EXERCISE DATA
▬▬▬▬▬▬

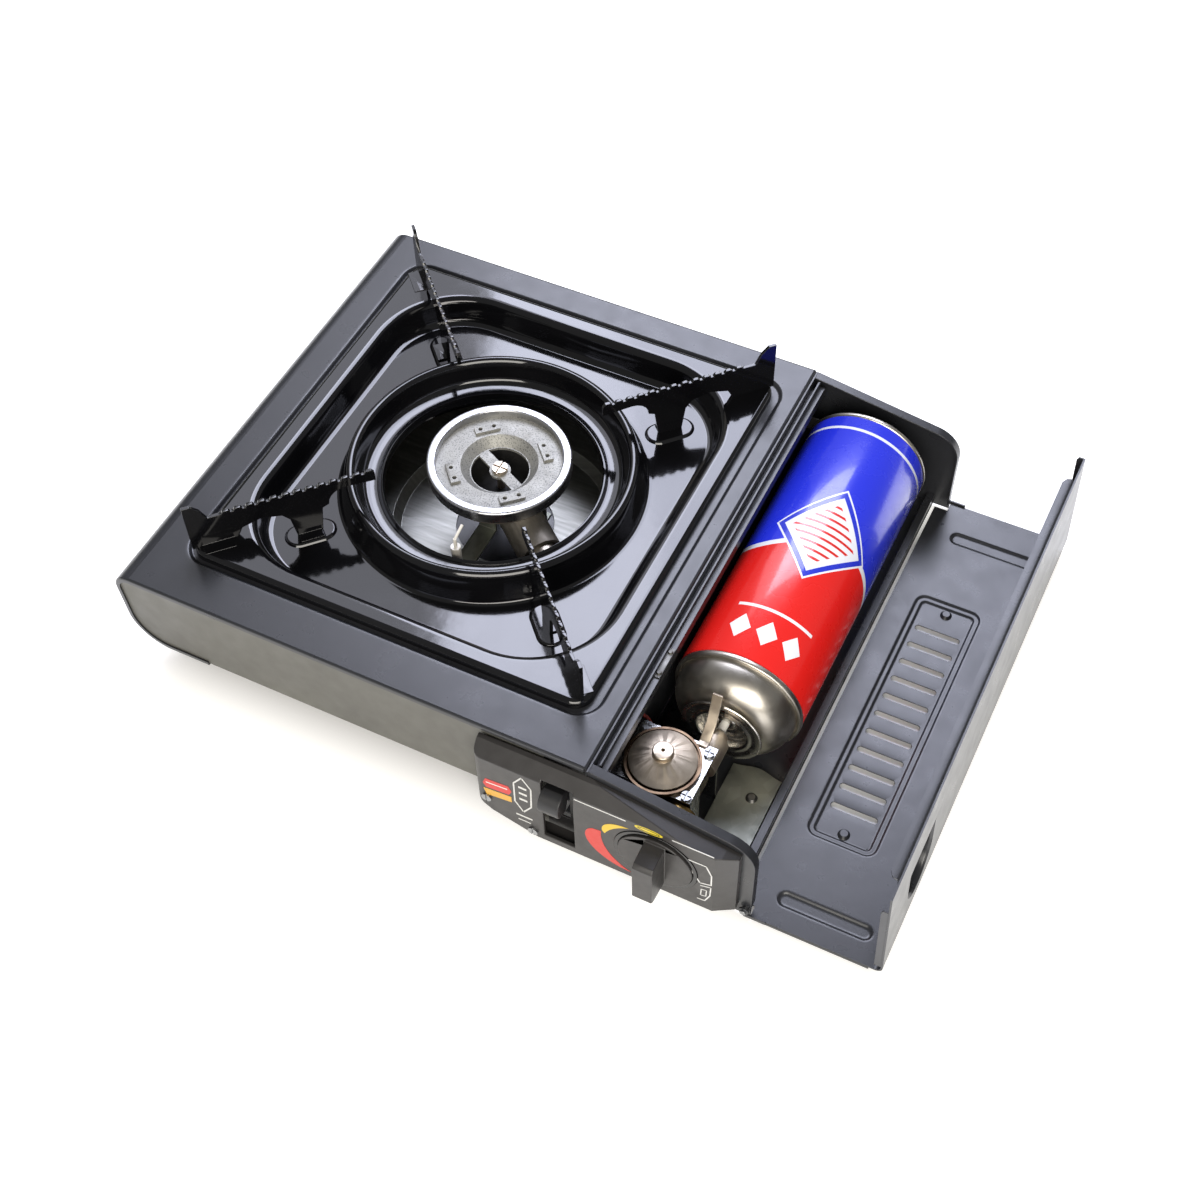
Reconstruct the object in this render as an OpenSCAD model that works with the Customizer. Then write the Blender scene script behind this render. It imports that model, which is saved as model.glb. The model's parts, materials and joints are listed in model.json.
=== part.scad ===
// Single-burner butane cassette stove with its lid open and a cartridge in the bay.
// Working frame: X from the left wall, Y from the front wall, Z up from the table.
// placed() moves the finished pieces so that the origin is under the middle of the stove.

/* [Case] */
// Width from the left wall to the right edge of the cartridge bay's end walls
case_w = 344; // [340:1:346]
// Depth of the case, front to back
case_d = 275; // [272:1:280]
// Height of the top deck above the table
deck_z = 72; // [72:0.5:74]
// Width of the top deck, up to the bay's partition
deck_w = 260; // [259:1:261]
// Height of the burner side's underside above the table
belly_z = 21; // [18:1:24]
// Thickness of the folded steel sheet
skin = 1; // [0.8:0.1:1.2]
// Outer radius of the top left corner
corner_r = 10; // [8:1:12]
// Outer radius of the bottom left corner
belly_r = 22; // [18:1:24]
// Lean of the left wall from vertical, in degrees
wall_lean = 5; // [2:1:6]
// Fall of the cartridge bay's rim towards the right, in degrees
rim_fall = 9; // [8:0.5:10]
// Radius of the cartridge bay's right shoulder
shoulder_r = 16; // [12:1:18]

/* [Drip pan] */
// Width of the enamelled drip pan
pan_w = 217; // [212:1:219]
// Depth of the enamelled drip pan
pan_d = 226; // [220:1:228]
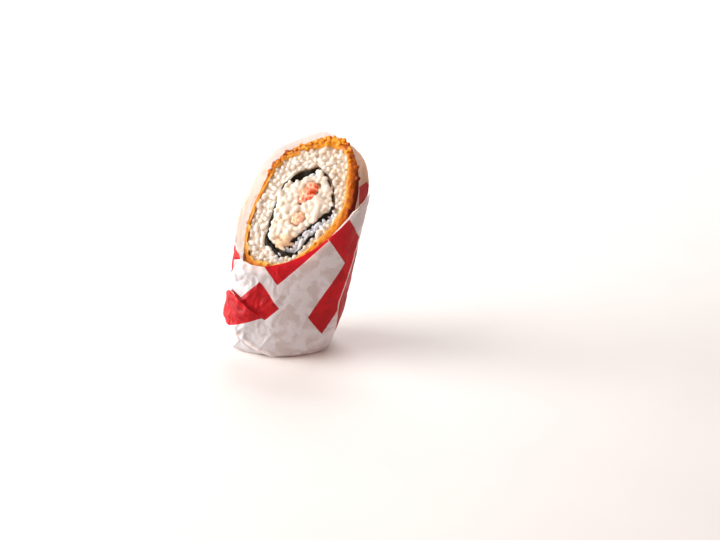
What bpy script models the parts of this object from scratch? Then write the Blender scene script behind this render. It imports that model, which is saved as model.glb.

▬▬▬▬▬▬

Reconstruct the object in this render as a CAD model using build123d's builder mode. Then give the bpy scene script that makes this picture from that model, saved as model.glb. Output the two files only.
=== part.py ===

▬▬▬▬▬▬

GIVEN TASK
Give again, word for word, every line of the listing above from the one with "Reconstruct the object in this render as an" to the one with "of the stove.", both inclusive, and nothing beyond them.

FINAL ANSWER
Reconstruct the object in this render as an OpenSCAD model that works with the Customizer. Then write the Blender scene script behind this render. It imports that model, which is saved as model.glb. The model's parts, materials and joints are listed in model.json.
=== part.scad ===
// Single-burner butane cassette stove with its lid open and a cartridge in the bay.
// Working frame: X from the left wall, Y from the front wall, Z up from the table.
// placed() moves the finished pieces so that the origin is under the middle of the stove.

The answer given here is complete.